Sure it was a photo op. Everything these candidates do is for publicity, including landing in a jet on an aircraft carrier.

If last week’s outing had been Kerry’s first hunting trip, the NRA would have had some live ammunition. But the senator has been hunting since he was 12 or 13. He has roots in the sport.

He knows the difference between a semi-automatic goose gun and the guns of mass destruction opposed by police chiefs across the nation.

The most egregious flip-flop in this campaign is the gun lobby championing firearms and the military while blasting a Purple Heart recipient, hunter and gun owner who’s used a firearm to kill the enemy in defense of his fellow soldiers.

Sportsmen must look beyond the shameless NRA to their consciences. Here’s a good place to start:

Is there a sportsman’s distinction between a senator who sneaks a few hours out of a grueling campaign to sit in a pit for a shot at a goose and a vice president who’s recent hunting exploits include blasting 70 pen-raised pheasants released at a hunting preserve while he sat on his butt in a blind?

The NRA said it’s campaigning for hunters when it supports Bush’s plan to reverse the Clinton roadless area protections for national forests.

But that’s a divisive argument that proves the NRA is out of touch with hunting. While some sportsmen want to drive everywhere, others realize that game populations would be ravaged and hunting seasons would be shorter and more restrictive if vehicles could follow wildlife wherever they go.

Safari Club International and the NSSF are among special interest groups smearing Kerry because he’s been endorsed by the Humane Society of the United States.

Granted, HSUS is a generally deplorable group that extracts donations for propaganda from well-wishers, many of whom think they are helping the similarly named but unassociated local animal shelters. But the Sportsmen’s and Animal Owners’ Voting Alliance, which is tracking politicians supported by animal rights fanatics, recently reported that its job was more complicated than expected after finding numerous NRA-backed candidates, Republicans and Democrats, that had been endorsed by HSUS.

These mixed messages and hidden agendas illustrate why many sportsmen’s interests are suggesting that hunters and anglers expand their universe and vote smarter.

Fly-fishing magazines are suggesting that anglers should not let international affairs distract them from the Bush administration’s setbacks to land-use policies that protect wildlife areas and headwaters for great fishing waters.

Fishing magazines also are pointing out that while the Bush administration has been weakening anti-pollution laws, the EPA has announced that one out of every four rivers and lakes in the United States is contaminated with mercury and other pollutants that could cause health problems for children and pregnant women who eat fish.
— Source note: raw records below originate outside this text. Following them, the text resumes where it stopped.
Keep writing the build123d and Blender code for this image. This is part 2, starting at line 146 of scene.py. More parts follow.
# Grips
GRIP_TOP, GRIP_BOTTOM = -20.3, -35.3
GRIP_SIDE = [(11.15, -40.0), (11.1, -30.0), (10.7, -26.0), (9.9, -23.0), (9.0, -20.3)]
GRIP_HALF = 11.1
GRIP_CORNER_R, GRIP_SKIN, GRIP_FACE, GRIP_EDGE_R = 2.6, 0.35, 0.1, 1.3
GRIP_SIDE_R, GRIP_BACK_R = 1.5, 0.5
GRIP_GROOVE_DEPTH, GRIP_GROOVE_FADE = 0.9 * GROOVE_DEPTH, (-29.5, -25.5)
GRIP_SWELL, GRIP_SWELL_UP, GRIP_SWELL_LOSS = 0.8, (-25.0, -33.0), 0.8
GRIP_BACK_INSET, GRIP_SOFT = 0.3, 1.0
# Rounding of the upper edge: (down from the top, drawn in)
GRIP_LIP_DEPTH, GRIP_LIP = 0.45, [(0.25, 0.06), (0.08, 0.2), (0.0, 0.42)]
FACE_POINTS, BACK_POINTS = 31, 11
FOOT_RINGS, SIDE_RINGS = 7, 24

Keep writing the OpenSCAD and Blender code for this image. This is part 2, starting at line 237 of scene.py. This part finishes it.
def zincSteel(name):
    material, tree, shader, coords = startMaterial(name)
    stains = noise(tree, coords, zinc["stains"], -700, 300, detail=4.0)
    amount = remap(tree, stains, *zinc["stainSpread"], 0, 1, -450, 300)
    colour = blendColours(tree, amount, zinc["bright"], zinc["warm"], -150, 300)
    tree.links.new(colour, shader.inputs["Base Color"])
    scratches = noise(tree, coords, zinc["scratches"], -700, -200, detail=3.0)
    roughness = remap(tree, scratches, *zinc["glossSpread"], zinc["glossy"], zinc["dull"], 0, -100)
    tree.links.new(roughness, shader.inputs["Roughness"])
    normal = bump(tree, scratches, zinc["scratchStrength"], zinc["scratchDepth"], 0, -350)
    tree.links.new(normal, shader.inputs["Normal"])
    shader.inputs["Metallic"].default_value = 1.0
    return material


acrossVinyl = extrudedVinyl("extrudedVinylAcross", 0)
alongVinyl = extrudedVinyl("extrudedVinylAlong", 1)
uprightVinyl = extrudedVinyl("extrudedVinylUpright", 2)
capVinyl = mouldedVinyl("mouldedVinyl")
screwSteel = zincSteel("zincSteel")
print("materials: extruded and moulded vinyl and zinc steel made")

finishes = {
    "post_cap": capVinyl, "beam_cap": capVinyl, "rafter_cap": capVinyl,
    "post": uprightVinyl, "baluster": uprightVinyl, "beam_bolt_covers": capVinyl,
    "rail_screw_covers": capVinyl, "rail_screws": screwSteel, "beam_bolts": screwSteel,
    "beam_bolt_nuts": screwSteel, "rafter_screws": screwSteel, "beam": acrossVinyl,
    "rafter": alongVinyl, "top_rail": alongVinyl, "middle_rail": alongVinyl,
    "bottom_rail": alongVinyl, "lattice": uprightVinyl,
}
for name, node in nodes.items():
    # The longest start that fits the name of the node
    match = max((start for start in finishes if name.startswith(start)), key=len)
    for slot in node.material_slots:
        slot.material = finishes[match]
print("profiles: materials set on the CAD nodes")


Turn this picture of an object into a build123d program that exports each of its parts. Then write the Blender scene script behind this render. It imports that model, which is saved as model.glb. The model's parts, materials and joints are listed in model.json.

I guess the spin is that the president is a proponent of catch-and-release fishing.

The worst-case scenario is a pigeonholed America where groups of a feather insulate themselves from new information and fresh opinions by locking into Web sites and talk shows that provide little more than a daily drumbeat of attack and divide.

Hiking in British Columbia last month, I met a Dutch businessman who echoed the sentiment I’ve heard from dozens of foreigners I’ve met in the past two years. They view our leaders with the same contempt and distrust that Americans felt when we saw news clips of Brezhnev in Red Square.

That stone-cold, no-compromise NRA-type image makes me think about stories in the news recently, such as the importance of foreign markets for our beef and grain industries.

These are issues bigger than the gun lobby.

“You realize,” the Dutchman said as we split after several glorious days of autumn hiking, “the whole world is waiting to see what you do in November.”

Field & Stream magazine has departed from its blind “Vote your sport” advocacy of the 2000 election. Bush and Kerry are both featured on the magazine’s October cover. Interviews inside let each candidate state his case for the sportsman’s vote on issues such as gun rights, conservation and the environment.

Both candidates hunt and fish. But while Sen. Kerry stressed the need for environmental protection, President Bush emphasized the importance of using resources and preparing for the country’s unrestrained appetite for consumption.

So go, sportsmen. Study up, and “Vote your future.”